Amidst all the artificial concern about the witnesses (one of whose testimony was limited to testifying that gay people have political allies and the other of which said he is not afraid of reprisals) there is an obvious omission.

There have been, to my knowledge, no actual threats against the witnesses. Yes, they have been called names (mostly undeservedly) but no one has suggested that “something should be done” about them.

Judge Walker, on the other hand, would have a good case if he wanted the tapes squelched. He has been the target of more than a few veiled threats.

Regan DuCasse
December 10th, 2011 | LINK

Cooper’s performance at the end made it hard NOT to laugh. He just goes around in circles and apparently isn’t being honest about Walker’s obligation.
1. As pointed out, Walker made no public statements or known conclusions about marriage equality and it’s outcomes where in pertains to himself.
2. No clerks or other people close to Walker have an interest in the outcome.
3. And he himself never applied for a marriage license, nor said he had a desire to marry.

Ms. Stewart was right: Cooper is demanding the court ASSUME Walker wanted to marry on the basis of being gay, and being in a long term relationship.

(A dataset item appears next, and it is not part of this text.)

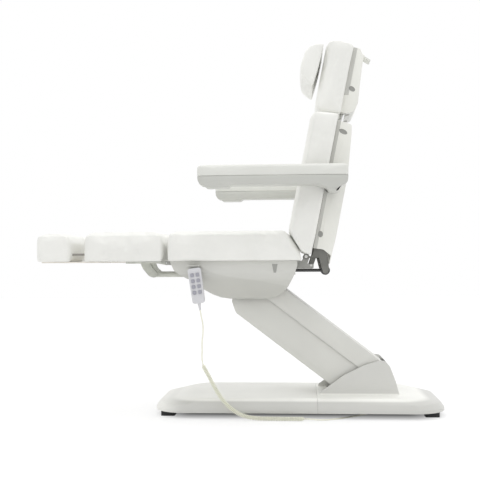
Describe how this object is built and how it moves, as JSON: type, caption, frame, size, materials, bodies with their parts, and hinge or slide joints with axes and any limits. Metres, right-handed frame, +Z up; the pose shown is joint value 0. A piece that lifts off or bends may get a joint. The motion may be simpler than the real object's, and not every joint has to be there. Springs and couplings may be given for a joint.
{
  "type": "podiatry chair",
  "caption": "Reclining treatment chair on a lifting arm: padded seat, leaning back, pillowed headrest, armrests, split leg rests with sliding foot pads and a corded handset.",
  "frame": {"origin": "middle of the chair's footprint on the floor, half way between the foot pads' front edge and the head end of the base", "axes": "+X towards the head end, -X towards the feet, +Z up, +Y away from the side with the handset"},
  "size_m": [1.561, 0.81, 1.468],
  "materials": {
    "cover_white": "satin",
    "casing_grey": "satin",
    "back_cover_grey": "satin",
    "upholstery": "soft",
    "armrest_grey": "satin",
    "black_plastic": "matt",
    "painted_steel": "satin",
    "dark_steel": "satin",
    "bare_steel": "brushed",
    "chromed": "bright",
    "rubber_feet": "matt",
    "handset_plastic": "satin",
    "button_grey": "matt",
    "cord_cream": "satin"
  },
  "bodies": {
    "root": {"base_frame": "dark_steel", "base_front_cover": "cover_white", "base_rear_cover": "cover_white", "base_feet": "rubber_feet", "column_bracket": "dark_steel", "lift_pins": "bare_steel", "control_box": "black_plastic", "floor_lead": "cord_cream", "curly_cord": "cord_cream"},
    "lower_arm": {"lower_link": "dark_steel", "lower_arm_cover": "casing_grey"},
    "upper_arm": {"upper_link": "dark_steel", "upper_arm_cover": "casing_grey", "arm_end_cap": "black_plastic"},
    "lift_motor_body": {"lift_motor": "black_plastic"},
    "lift_rod_body": {"lift_rod": "chromed"},
    "carrier": {"seat_carrier": "dark_steel"},
    "seat": {"seat_frame": "dark_steel", "seat_cushion": "upholstery", "seat_casing": "casing_grey", "hinge_pins": "bare_steel", "handset_holder": "casing_grey", "handset_shell": "handset_plastic", "handset_lead": "cord_cream"},
    "back": {"back_frame": "dark_steel", "back_cushion": "upholstery", "back_cover": "back_cover_grey"},
    "back_drive": {"back_drive_tube": "black_plastic", "back_drive_rod": "chromed"},
    "headrest_posts_body": {"headrest_posts": "chromed"},
    "headrest": {"headrest_shell": "back_cover_grey", "headrest_cushion": "upholstery", "headrest_pillow": "upholstery"},
    "headrest_lever_body": {"headrest_lever": "casing_grey"},
    "left_armrest_hub_body": {"left_armrest_hub": "bare_steel"},
    "left_armrest": {"left_armrest_casing": "armrest_grey", "left_armrest_pad": "upholstery"},
    "left_armrest_link_body": {"left_armrest_link": "dark_steel"},
    "left_leg": {"left_leg_cushion": "upholstery", "left_leg_frame": "painted_steel"},
    "left_strut": {"left_gas_strut": "painted_steel"},
    "left_foot": {"left_foot_cushion": "upholstery", "left_foot_slide": "bare_steel"},
    "right_armrest_hub_body": {"right_armrest_hub": "bare_steel"},
    "right_armrest": {"right_armrest_casing": "armrest_grey", "right_armrest_pad": "upholstery"},
    "right_armrest_link_body": {"right_armrest_link": "dark_steel"},
    "right_leg": {"right_leg_cushion": "upholstery", "right_leg_frame": "painted_steel"},
    "right_strut": {"right_gas_strut": "painted_steel"},
    "right_foot": {"right_foot_cushion": "upholstery", "right_foot_slide": "bare_steel"},
    "button_1_body": {"handset_button_1": "button_grey"},
    "button_2_body": {"handset_button_2": "button_grey"},
    "button_3_body": {"handset_button_3": "button_grey"},
    "button_4_body": {"handset_button_4": "button_grey"},
    "button_5_body": {"handset_button_5": "button_grey"},
    "button_6_body": {"handset_button_6": "button_grey"},
    "button_7_body": {"handset_button_7": "button_grey"},
    "button_8_body": {"handset_button_8": "button_grey"}
  },
  "joints": [
    {"name": "lift", "type": "hinge", "parent": "root", "child": "lower_arm", "pos_m": [0.43296, 0, 0.104], "axis": [0, 1, 0], "range_deg": [-20, 24]},
    {"name": "upper_arm_hinge", "type": "hinge", "parent": "root", "child": "upper_arm", "pos_m": [0.50596, 0, 0.181], "axis": [0, 1, 0], "range_deg": [-20, 24]},
    {"name": "carrier_hinge", "type": "hinge", "parent": "lower_arm", "child": "carrier", "pos_m": [0.00284, 0, 0.43048], "axis": [0, 1, 0], "range_deg": [-24, 20]},
    {"name": "lift_motor_hinge", "type": "hinge", "parent": "root", "child": "lift_motor_body", "pos_m": [0.43296, 0, 0.104], "axis": [0, 1, 0], "range_deg": [-20, 24]},
    {"name": "lift_rod_slide", "type": "slide", "parent": "lift_motor_body", "child": "lift_rod_body", "axis": [-0.6628, 0, 0.7488], "range_m": [-0.036, 0.043]},
    {"name": "seat_tilt", "type": "hinge", "parent": "carrier", "child": "seat", "pos_m": [0.02684, 0, 0.56648], "axis": [0, 1, 0], "range_deg": [0, 10]},
    {"name": "back_recline", "type": "hinge", "parent": "seat", "child": "back", "pos_m": [0.24954, 0, 0.61648], "axis": [0, 1, 0], "range_deg": [0, 78]},
    {"name": "back_drive_hinge", "type": "hinge", "parent": "back", "child": "back_drive", "pos_m": [0.32354, 0, 0.56348], "axis": [0, 1, 0], "range_deg": [-78, 0]},
    {"name": "headrest_height", "type": "slide", "parent": "back", "child": "headrest_posts_body", "axis": [0.1942, 0, 0.981], "range_m": [0, 0.08]},
    {"name": "headrest_tilt", "type": "hinge", "parent": "headrest_posts_body", "child": "headrest", "pos_m": [0.40413, 0, 1.2016], "axis": [0, 1, 0], "range_deg": [-5, 35]},
    {"name": "headrest_release", "type": "hinge", "parent": "headrest", "child": "headrest_lever_body", "pos_m": [0.4874, 0, 1.42579], "axis": [0, 1, 0], "range_deg": [-12, 0], "stiffness_Nm_per_rad": 3, "springref_deg": 5.73},
    {"name": "left_armrest_level", "type": "hinge", "parent": "back", "child": "left_armrest_hub_body", "pos_m": [0.34354, 0, 0.88248], "axis": [0, 1, 0], "range_deg": [-78, 0]},
    {"name": "left_armrest_lift", "type": "hinge", "parent": "left_armrest_hub_body", "child": "left_armrest", "pos_m": [0.34354, 0, 0.88248], "axis": [0, 1, 0], "range_deg": [0, 90]},
    {"name": "left_armrest_link_hinge", "type": "hinge", "parent": "seat", "child": "left_armrest_link_body", "pos_m": [0.26854, 0, 0.58248], "axis": [0, 1, 0], "range_deg": [0, 78]},
    {"name": "left_leg_drop", "type": "hinge", "parent": "seat", "child": "left_leg", "pos_m": [-0.28516, 0, 0.59448], "axis": [0, -1, 0], "range_deg": [-6, 80]},
    {"name": "left_strut_hinge", "type": "hinge", "parent": "left_leg", "child": "left_strut", "pos_m": [-0.36216, 0, 0.54848], "axis": [0, -1, 0], "range_deg": [-80, 6]},
    {"name": "left_foot_reach", "type": "slide", "parent": "left_leg", "child": "left_foot", "axis": [-1, 0, 0], "range_m": [-0.045, 0.09]},
    {"name": "right_armrest_level", "type": "hinge", "parent": "back", "child": "right_armrest_hub_body", "pos_m": [0.34354, 0, 0.88248], "axis": [0, 1, 0], "range_deg": [-78, 0]},
    {"name": "right_armrest_lift", "type": "hinge", "parent": "right_armrest_hub_body", "child": "right_armrest", "pos_m": [0.34354, 0, 0.88248], "axis": [0, 1, 0], "range_deg": [0, 90]},
    {"name": "right_armrest_link_hinge", "type": "hinge", "parent": "seat", "child": "right_armrest_link_body", "pos_m": [0.26854, 0, 0.58248], "axis": [0, 1, 0], "range_deg": [0, 78]},
    {"name": "right_leg_drop", "type": "hinge", "parent": "seat", "child": "right_leg", "pos_m": [-0.28516, 0, 0.59448], "axis": [0, -1, 0], "range_deg": [-6, 80]},
    {"name": "right_strut_hinge", "type": "hinge", "parent": "right_leg", "child": "right_strut", "pos_m": [-0.36216, 0, 0.54848], "axis": [0, -1, 0], "range_deg": [-80, 6]},
    {"name": "right_foot_reach", "type": "slide", "parent": "right_leg", "child": "right_foot", "axis": [-1, 0, 0], "range_m": [-0.045, 0.09]},
    {"name": "button_1_press", "type": "slide", "parent": "seat", "child": "button_1_body", "axis": [0, 1, 0], "range_m": [0, 0.0012], "stiffness_N_per_m": 500, "springref_m": -0.0006},
    {"name": "button_2_press", "type": "slide", "parent": "seat", "child": "button_2_body", "axis": [0, 1, 0], "range_m": [0, 0.0012], "stiffness_N_per_m": 500, "springref_m": -0.0006},
    {"name": "button_3_press", "type": "slide", "parent": "seat", "child": "button_3_body", "axis": [0, 1, 0], "range_m": [0, 0.0012], "stiffness_N_per_m": 500, "springref_m": -0.0006},
    {"name": "button_4_press", "type": "slide", "parent": "seat", "child": "button_4_body", "axis": [0, 1, 0], "range_m": [0, 0.0012], "stiffness_N_per_m": 500, "springref_m": -0.0006},
    {"name": "button_5_press", "type": "slide", "parent": "seat", "child": "button_5_body", "axis": [0, 1, 0], "range_m": [0, 0.0012], "stiffness_N_per_m": 500, "springref_m": -0.0006},
    {"name": "button_6_press", "type": "slide", "parent": "seat", "child": "button_6_body", "axis": [0, 1, 0], "range_m": [0, 0.0012], "stiffness_N_per_m": 500, "springref_m": -0.0006},
    {"name": "button_7_press", "type": "slide", "parent": "seat", "child": "button_7_body", "axis": [0, 1, 0], "range_m": [0, 0.0012], "stiffness_N_per_m": 500, "springref_m": -0.0006},
    {"name": "button_8_press", "type": "slide", "parent": "seat", "child": "button_8_body", "axis": [0, 1, 0], "range_m": [0, 0.0012], "stiffness_N_per_m": 500, "springref_m": -0.0006}
  ],
  "couplings": [
    {"joint": "upper_arm_hinge", "follows": "lift", "ratio": 1},
    {"joint": "carrier_hinge", "follows": "lift", "ratio": -1},
    {"joint": "lift_motor_hinge", "follows": "lift", "ratio": 0.985},
    {"joint": "lift_rod_slide", "follows": "lift", "m_per_rad": 0.1028},
    {"joint": "back_drive_hinge", "follows": "back_recline", "ratio": -1},
    {"joint": "left_armrest_level", "follows": "back_recline", "ratio": -1},
    {"joint": "left_armrest_link_hinge", "follows": "back_recline", "ratio": 1},
    {"joint": "left_strut_hinge", "follows": "left_leg_drop", "ratio": -1},
    {"joint": "right_armrest_level", "follows": "back_recline", "ratio": -1},
    {"joint": "right_armrest_link_hinge", "follows": "back_recline", "ratio": 1},
    {"joint": "right_strut_hinge", "follows": "right_leg_drop", "ratio": -1}
  ]
}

Rheinhart reiterated that it’s reasonable to assume someone WOULD want to marry, who was in a particular situation like that.
But as Stewart pointed out, there is no EVIDENCE that is true.
And Cooper is ONLY making a big deal out of it based on Walker’s orientation and relationship and assuming things about it, and NOTHING else.

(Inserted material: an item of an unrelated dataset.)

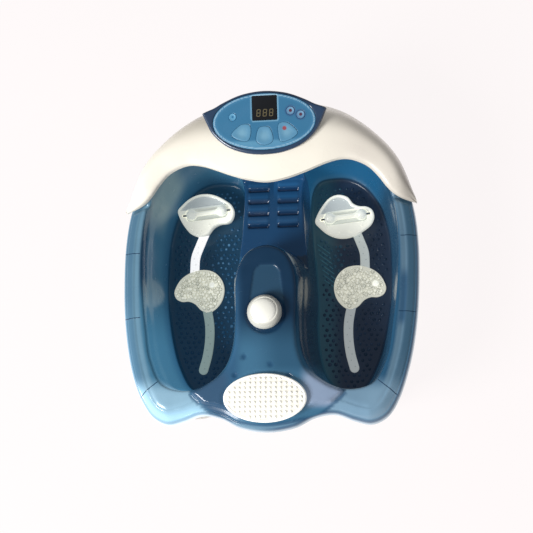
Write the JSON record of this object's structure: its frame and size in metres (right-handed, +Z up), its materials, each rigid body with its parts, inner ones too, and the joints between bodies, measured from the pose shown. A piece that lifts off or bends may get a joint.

Well, the courts can’t support an ASSUMPTION.
They can’t support stereotypes, nor challenge the partiality of a justice based on no evidence, or facts or lack of CLOSE relationships to the plaintiffs or defendants.
Indeed, Cooper wanted complete disqualification based on something Walker had no obligation to disclose in truth, because he may not actually KNOW how he felt about marrying his partner. You can’t disclose what you don’t really know for sure.
However much he might benefit from his own decision.
Cooper really IS looking for an activist judge to legislate from the bench and not read or decide the law based on facts and evidence.

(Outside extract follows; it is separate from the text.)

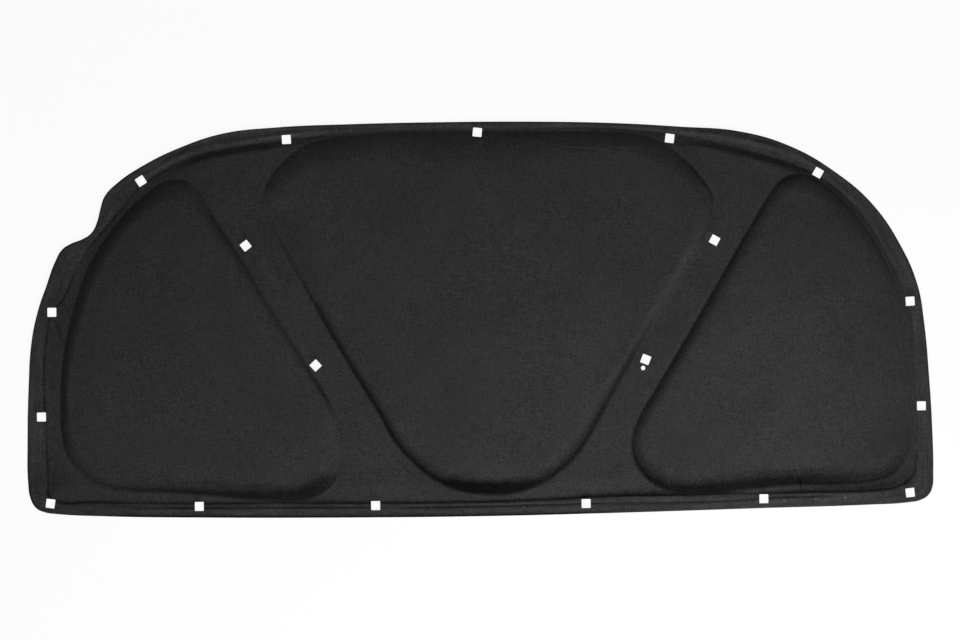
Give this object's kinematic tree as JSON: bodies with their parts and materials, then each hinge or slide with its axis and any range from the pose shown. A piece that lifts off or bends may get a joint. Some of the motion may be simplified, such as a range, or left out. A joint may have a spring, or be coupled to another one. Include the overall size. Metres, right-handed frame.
{
  "type": "hood insulation pad",
  "caption": "Wide D-shaped felt pad for the underside of a car's hood, with raised lobes, pressed ribs and rim, a side notch and square push-clip holes.",
  "frame": {"origin": "middle of the pad's plan at its flat back", "axes": "+X along the pad's width, +Y from the straight edge to the curved edge, +Z out of the moulded face"},
  "size_m": [1.3015, 0.567, 0.016],
  "materials": {
    "felt": "black needled felt, matt, pressed smoother along the rim and creases"
  },
  "bodies": {
    "root": {"insulation_pad": "felt"}
  },
  "joints": []
}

I wonder if Cooper and Co and NOM would agree to recusal of six of SCOTUS. By NOM’s logic, the majority of SCOTUS is disqualified because they belong to a religious order, that leads the charges against gay people and financially and politically supports continued discrimination.
To say nothing of benefitting from the outcome of a Prop. 8 decision at that level.

Double standards indeed.

iDavid
December 10th, 2011 | LINK

Regan you are right about assumptions. The defendant’s case is all based on assumption i.e. “if gay marriage is passed into law, the future of the institution of marriage will be negatively affected.” Of course, as with all their “arguments” there is no rational basis in fact.

One thing that was not brought up was that Judge Vaughn would most likely (and I assume here) have weighed whether he was recusable or not, and in reflection found that he wasn’t. I’d think any judge in such a case would have felt accountable to himself and the public to observe such reflection. I see Judge Walker as doing nothing less.

I think Cooper’s emotional short circuit during his closing statement was his intense and unsettling realization he had just blown his case, and therefore went internally ballistic. The judges basically laughed him off with their questions regarding whether heterosexuals would have to recuse themselves since they were of a mind to uphold traditional marriage, or a married judge would have to recuse in a divorce case. Then Bois b-lined Cooper’s case like a hive of hornets. That venom had to puncture even the strongest veil of denial, as Cooper’s response attested.

The only thing missing was a Cooper/Stewart physical match. They both were emotionally lit enough for a full on throw-down. But then again, we have no idea what may have transpired in the parking lot.

I can honestly say this beat any humorous legal theater Boston Legal or Harry’s Law could have provided.

Thanks for the post Jim.

MJC
December 12th, 2011 | LINK

Regan, I agree with your statement and the sentiments therein, but I have a small technical quibble. You refer to the Catholicism of six members of the Supreme Court. But being Catholic is NOT “belonging to a religious order.” In fact, there are only a few religious orders WITHIN the Catholic Church: the Benedectines, Dominicans, Franciscans, Augustinians. These are ancient monastic or mendicant orders which contain both ordained and unordained members. All others (e.g., Jesuits any group following them historically) are correctly members of religious Congregations.

The correct appellation for the members of the SCOTUS who are Catholic is “Catholic”.

The fervor of their religion should not be assumed. Justice Kennedy, for example, was decisive in overturning the Texas sodomy law. Scalia and Thomas are, granted, much more orthodox, based on their public statements.

None of what I write here should be taken to mitigate the Catholic Church’s horrendous record of bigotry against gay people, made only worse by their own record of the sexual abuse of minors.